A proposta de Mercadante é a de atribuir à Comissão Mista de Orçamento do Congresso o poder para apreciar o impacto fiscal dos projetos que aumentam as despesas de caráter continuado. Essa avaliação seria feita, de acordo com o projeto de resolução do senador petista, no início da tramitação do projeto que aumenta o gasto. Uma despesa de caráter continuado é aquela que permanece ao longo dos anos, como é o caso de um aumento de salários do funcionalismo.

A Comissão de Orçamento poderá, em seu parecer, determinar mudança no projeto analisado ou, até mesmo, a sua rejeição definitiva. Ou seja, se não ficar demonstrado que o projeto em análise é compatível com as metas fiscais do ano em que ele entrar em vigor e dos dois exercícios subseqüentes, a Comissão proporá a sua rejeição. Assim, o projeto da gastança seria travado ainda no nascedouro. 'O que se pretende é dar um salto de qualidade na responsabilidade fiscal', sintetizou Mercadante, em conversa com este colunista.

O projeto do senador petista cria, no âmbito da Comissão de Orçamento, um 'comitê de adequação da compatibilidade econômico e financeira'. Esse comitê é que analisará os projetos e propostas que criam ou ampliam as despesas de caráter continuado. Ele terá sete membros e fará reuniões semanais. Os pareceres deste comitê terão caráter terminativo no âmbito da Comissão Mista de Orçamento.

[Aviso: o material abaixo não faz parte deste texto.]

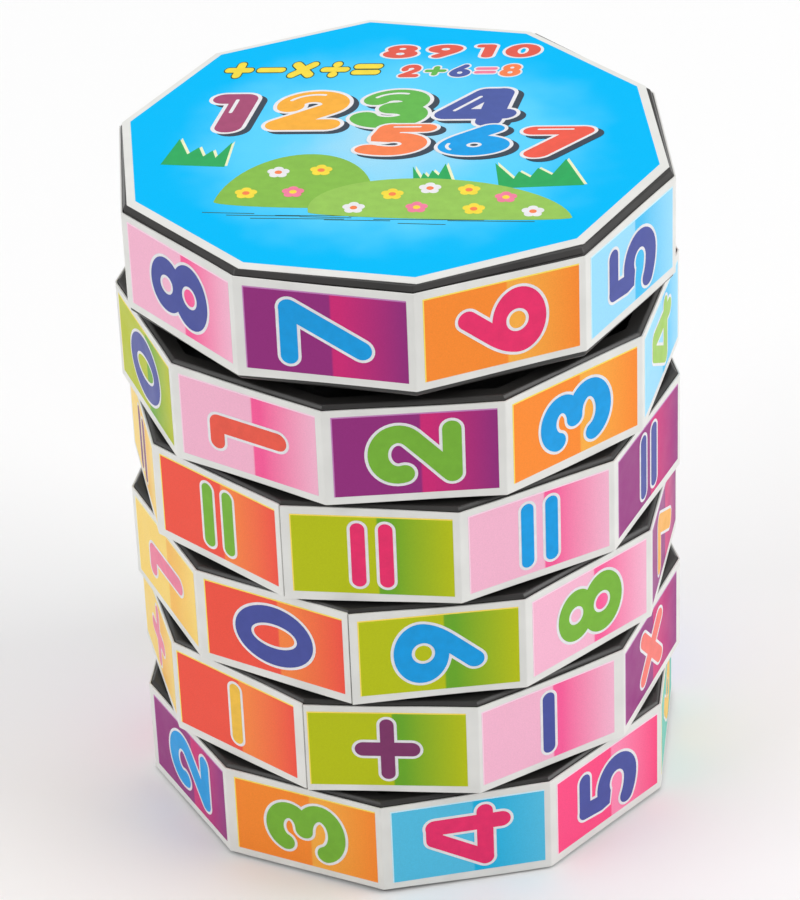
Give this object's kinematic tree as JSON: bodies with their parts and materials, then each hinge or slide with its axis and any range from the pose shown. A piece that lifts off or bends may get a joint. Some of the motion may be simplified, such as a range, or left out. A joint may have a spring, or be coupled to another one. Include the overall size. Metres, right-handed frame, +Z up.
{
  "type": "number cylinder puzzle",
  "caption": "Stack of ten-sided black plastic cups with printed number strips, turning on a central spindle to line up sums.",
  "frame": {"origin": "on the spindle's axis, at the flat underside of the base cup, which the puzzle stands on", "axes": "+Z up along the spindle, towards the lid; -Y points out of the middle of one side of the base"},
  "size_m": [0.06, 0.06, 0.0754],
  "materials": {
    "black_plastic": "satin moulded black plastic",
    "white_plastic": "plain moulded white plastic",
    "printed_label": "coated white paper strip with ten printed colour panels",
    "printed_sticker": "coated paper sticker, printed sky blue with a white border",
    "steel": "bright zinc-plated steel"
  },
  "bodies": {
    "base": {"base_cup": "black_plastic", "base_label": "printed_label", "spindle": "white_plastic", "foot_screw": "steel", "lower_washer": "steel", "tension_spring": "steel", "upper_washer": "steel", "top_screw": "steel"},
    "layer_5": {"layer_5_cup": "black_plastic", "layer_5_label": "printed_label"},
    "layer_4": {"layer_4_cup": "black_plastic", "layer_4_label": "printed_label"},
    "layer_3": {"layer_3_cup": "black_plastic", "layer_3_label": "printed_label"},
    "layer_2": {"layer_2_cup": "black_plastic", "layer_2_label": "printed_label"},
    "top": {"top_cup": "black_plastic", "top_label": "printed_label", "top_lid": "black_plastic", "top_sticker": "printed_sticker"}
  },
  "joints": [
    {"name": "layer_5_turn", "type": "hinge", "parent": "base", "child": "layer_5", "pos_m": [0, 0, 0.0183], "axis": [0, 0, 1], "continuous": true},
    {"name": "layer_4_turn", "type": "hinge", "parent": "base", "child": "layer_4", "pos_m": [0, 0, 0.0306], "axis": [0, 0, 1], "continuous": true},
    {"name": "layer_3_turn", "type": "hinge", "parent": "base", "child": "layer_3", "pos_m": [0, 0, 0.0429], "axis": [0, 0, 1], "continuous": true},
    {"name": "layer_2_turn", "type": "hinge", "parent": "base", "child": "layer_2", "pos_m": [0, 0, 0.0552], "axis": [0, 0, 1], "continuous": true},
    {"name": "top_turn", "type": "hinge", "parent": "base", "child": "top", "pos_m": [0, 0, 0.0685], "axis": [0, 0, 1], "continuous": true}
  ]
}
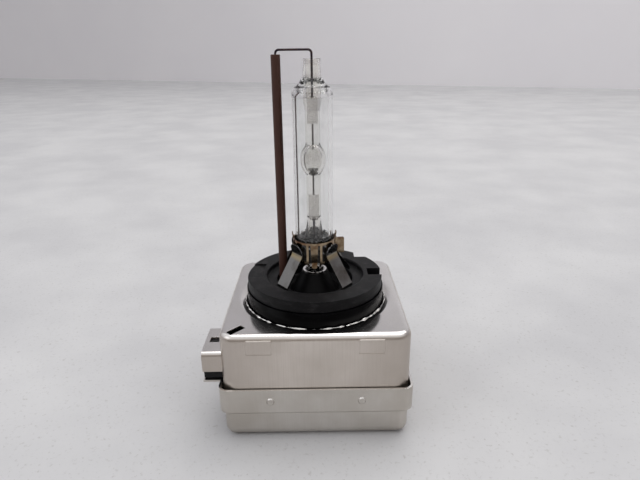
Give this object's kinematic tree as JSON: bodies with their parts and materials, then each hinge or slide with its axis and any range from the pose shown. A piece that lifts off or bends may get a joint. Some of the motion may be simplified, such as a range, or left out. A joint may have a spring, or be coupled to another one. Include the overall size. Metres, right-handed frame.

Se aprovado, o projeto poderá se transformar num obstáculo a mais contra a gastança. É fundamental construir esse tipo de barreira pois, daqui para frente, ficará cada vez mais difícil elevar a carga tributária. A sociedade já manifestou a sua repulsa contra novo aumento de imposto. Já ficou claro para a maioria dos economistas que, se o Brasil quiser crescer de forma acelerada, terá que reduzir a carga tributária, o que só será possível com o controle dos gastos públicos.